--- SHORT TASK ---
Give again, word for word, each line from the top of the listing through the line that holds "# the origin".

— Begin SUPPLIED RECORDS —

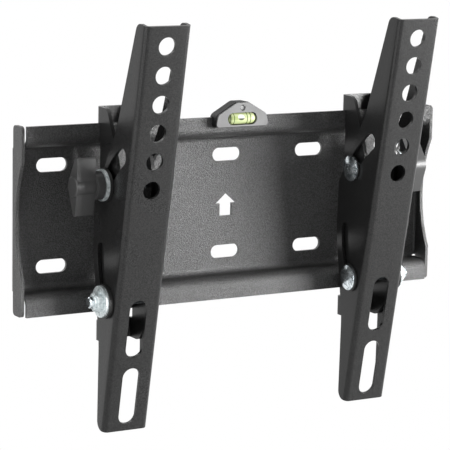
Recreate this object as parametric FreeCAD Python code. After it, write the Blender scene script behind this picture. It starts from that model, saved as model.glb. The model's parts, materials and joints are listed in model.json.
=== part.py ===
import FreeCAD, Part
import math
import os

# Tilting wall mount for a flat television, in millimetres.
# X runs to the viewer's right, Y into the wall and Z up, so the front of the mount is at negative Y.
# Most outlines are drawn as (depth, height): the distance out from the wall, and the height above
# the middle of the wall plate. Each piece is lowered by wall_slot_rise as it's written, which puts
# the origin on the plate's back face, midway between the two rows of wall slots.

# Wall plate: one folded steel sheet
plate_sheet = 1.8
plate_bend = 4.0
plate_height = 101.6
plate_depth = 14.9
channel_height = 78.0
lip_half_length = 127.9
cheek_depth = 13.7
cheek_gap = 0.9
cheek_bend = 1.5
cheek_corner = 2.5
cheek_waist = 8.6
cheek_waist_half = 34.0
cheek_bend_half = 38.2
wall_slot_length = 18.2
wall_slot_width = 7.5
wall_slot_pitch = 53.7
wall_slot_rows = 54.7
wall_slot_rise = 0.7
wall_slot_columns = 5
arrow_tip = 6.3
arrow_shoulder = 0.4
arrow_foot = -6.6
arrow_head_half = 6.75
arrow_stem_half = 3.9

# Spirit level clipped over the top lip
level_x = -0.8
level_base_half = 17.0
level_shoulder_half = 15.6
level_crown_half = 3.6
level_base_z = 45.2
level_shoulder_z = 52.3
level_crown_z = 59.2
level_front = 4.8
level_face_sheet = 1.2
level_face_inset = 0.5
level_skirt = 1.2
level_skirt_drop = 4.0
level_roof = 1.2
level_fit = 0.1
vial_length = 18.3
vial_radius = 3.3
vial_z = 49.9
vial_proud = 0.5
level_floor = 0.7
pin_radius = 1.3
pin_hole_radius = 1.6
pin_sunk = 0.5
pin_z = 55.9

# Tilting arms: a channel with six round holes and two long slots in its face
left_arm_x = -74.4
right_arm_x = 80.5
arm_width = 26.8
arm_sheet = 1.8
arm_bend = 1.2
arm_over = 10.6
arm_length = 225.4
tv_hole_radius = 4.9
tv_hole_pitch = 15.5
tv_hole_count = 6
tv_slot_length = 32.6
tv_slot_width = 10.2
tv_slot_first = 155.6
tv_slot_second = 194.6
flange_top_depth = 9.8
flange_neck_at = 49.0
flange_neck_depth = 19.8
flange_belly_at = 93.5
flange_belly_depth = 36.6
flange_heel_at = 122.0
flange_heel_depth = 32.0
flange_tail_at = 168.0
flange_tail_depth = 15.6
flange_foot_depth = 7.6
flange_corner = 5.0

# Tilt: each arm swings about an axis that lies in front of its face, on two curved slots
tilt_room = 11.05
tilt_axis_z = -15.8
face_behind_axis = 33.05
top_hole_above_axis = 107.0
tilt_shown = 11.0
tilt_down_limit = 12.0
tilt_up_limit = 10.0
slot_end_play = 0.6
lower_slot_extra = 6.2
knob_slot_extra = 0.4
knob_slot_width = 9.4
lower_slot_width = 6.8

# Hook brackets: a folded channel inside each arm, open to the front. Its back wall is left only
# behind the top lip, where it hooks on, and under the plate's bottom edge.
bracket_sheet = 2.0
bracket_bend = 1.0
bracket_side_gap = 0.45
bracket_run_gap = 0.3
hook_slack = 0.8
hook_leg_drop = 7.6
hook_height = 8.4
bracket_front = 35.2
bracket_shoulder_z = 28.1
bracket_brow_depth = 22.4
bracket_knee_depth = 29.0
bracket_knee_z = 46.0
tab_top_z = -56.2
bracket_foot_z = -67.0
bracket_toe_depth = 22.5
bracket_toe_z = -53.0

# Knob bolt and lower bolt, both with a six millimetre shank
bolt_radius = 3.0
bolt_hole_radius = 3.2
knob_bolt_depth = 27.0
knob_bolt_z = 19.7
lower_bolt_depth = 27.8
lower_bolt_z = -42.6
neck_square = 6.0
neck_corner_radius = 3.6
neck_fit = 0.15
knob_head_radius = 7.3
lower_head_radius = 7.0
head_height = 2.4
running_gap = 0.3
washer_radius = 9.0
steel_washer_radius = 8.5
washer_bore = 3.2
steel_washer = 1.6
knob_slide_washer = 1.6
knob_seat_washer = 0.6
lower_slide_washer = 2.0
lower_seat_washer = 1.0
lower_plastic_radius = 9.4
nut_flats = 10.0
nut_hex = 3.2
nut_collar = 1.0
nut_collar_radius = 4.2
lower_bolt_proud = 2.4

# Knob
collar_radius = 7.6
collar_length = 4.3
wing_length = 10.9
wing_half_span = 15.6
wing_tip_ahead = 1.5
wing_tip_half = 1.0
wing_front = 4.2
wing_back = 7.7
wing_back_radius = 7.0
wing_front_radius = 12.0
wing_hub_radius = 5.2
wing_edge = 0.8
cap_radius = 5.7
cap_height = 0.9
left_knob_turn = 4.3
right_knob_turn = 172.0
thread_clearance = 0.05
insert_radius = 4.5
insert_length = 10.0
bolt_end_gap = 1.5

lip_top = plate_height / 2
lip_rear = plate_depth - plate_sheet
outer_bend = plate_bend + plate_sheet
cheek_outer_bend = cheek_bend + plate_sheet
cheek_inner_x = lip_half_length + cheek_gap
cheek_outer_x = cheek_inner_x + plate_sheet
bracket_half = arm_width / 2 - arm_sheet - bracket_side_gap
face_depth = bracket_front + tilt_room
tilt_axis_depth = face_depth + face_behind_axis
top_hole_z = tilt_axis_z + top_hole_above_axis
right_of = FreeCAD.Vector(1, 0, 0)


def place(x, depth, z):
    return FreeCAD.Vector(x, -depth, z)


def rounded_outline(points, radii, x=0.0):
    """Closed wire in the plane at x through (depth, z) points, each corner rounded by its radius."""
    corners = [place(x, depth, z) for depth, z in points]
    edges = []
    starts = []
    ends = []
    arcs = []
    count = len(corners)
    for i, corner in enumerate(corners):
        back = (corners[i - 1] - corner).normalize()
        ahead = (corners[(i + 1) % count] - corner).normalize()
        half_angle = back.getAngle(ahead) / 2
        reach = radii[i] / math.tan(half_angle)
        start = corner + back * reach
        end = corner + ahead * reach
        starts.append(start)
        ends.append(end)
        if radii[i] > 0:
            middle_way = (back + ahead).normalize()
            middle = corner + middle_way * (radii[i] / math.sin(half_angle) - radii[i])
            arcs.append(Part.Arc(start, middle, end).toShape())
        else:
            arcs.append(None)
    for i in range(count):
        if arcs[i] is not None:
            edges.append(arcs[i])
        following = (i + 1) % count
        if ends[i].distanceToPoint(starts[following]) > 1e-6:
            edges.append(Part.makeLine(ends[i], starts[following]))
    return Part.Wire(edges)


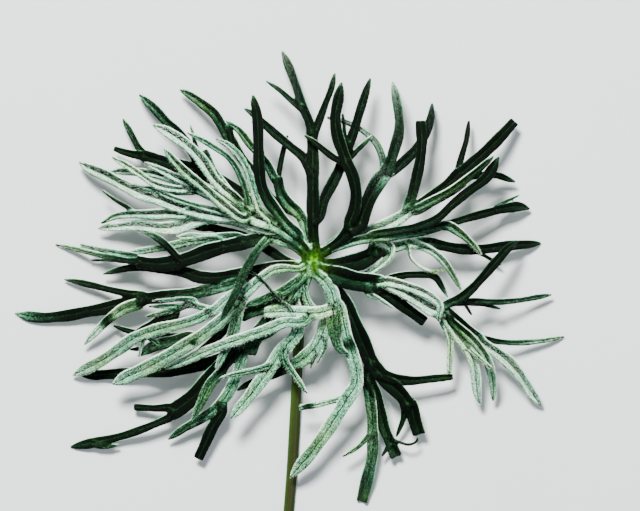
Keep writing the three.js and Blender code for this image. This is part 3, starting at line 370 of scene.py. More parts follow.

— End SUPPLIED RECORDS —

--- WRITTEN ANSWER ---
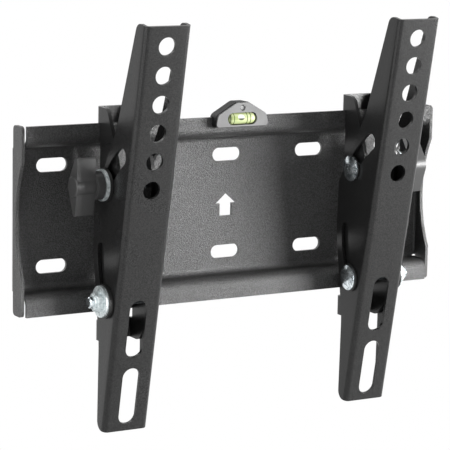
Recreate this object as parametric FreeCAD Python code. After it, write the Blender scene script behind this picture. It starts from that model, saved as model.glb. The model's parts, materials and joints are listed in model.json.
=== part.py ===
import FreeCAD, Part
import math
import os

# Tilting wall mount for a flat television, in millimetres.
# X runs to the viewer's right, Y into the wall and Z up, so the front of the mount is at negative Y.
# Most outlines are drawn as (depth, height): the distance out from the wall, and the height above
# the middle of the wall plate. Each piece is lowered by wall_slot_rise as it's written, which puts
# the origin on the plate's back face, midway between the two rows of wall slots.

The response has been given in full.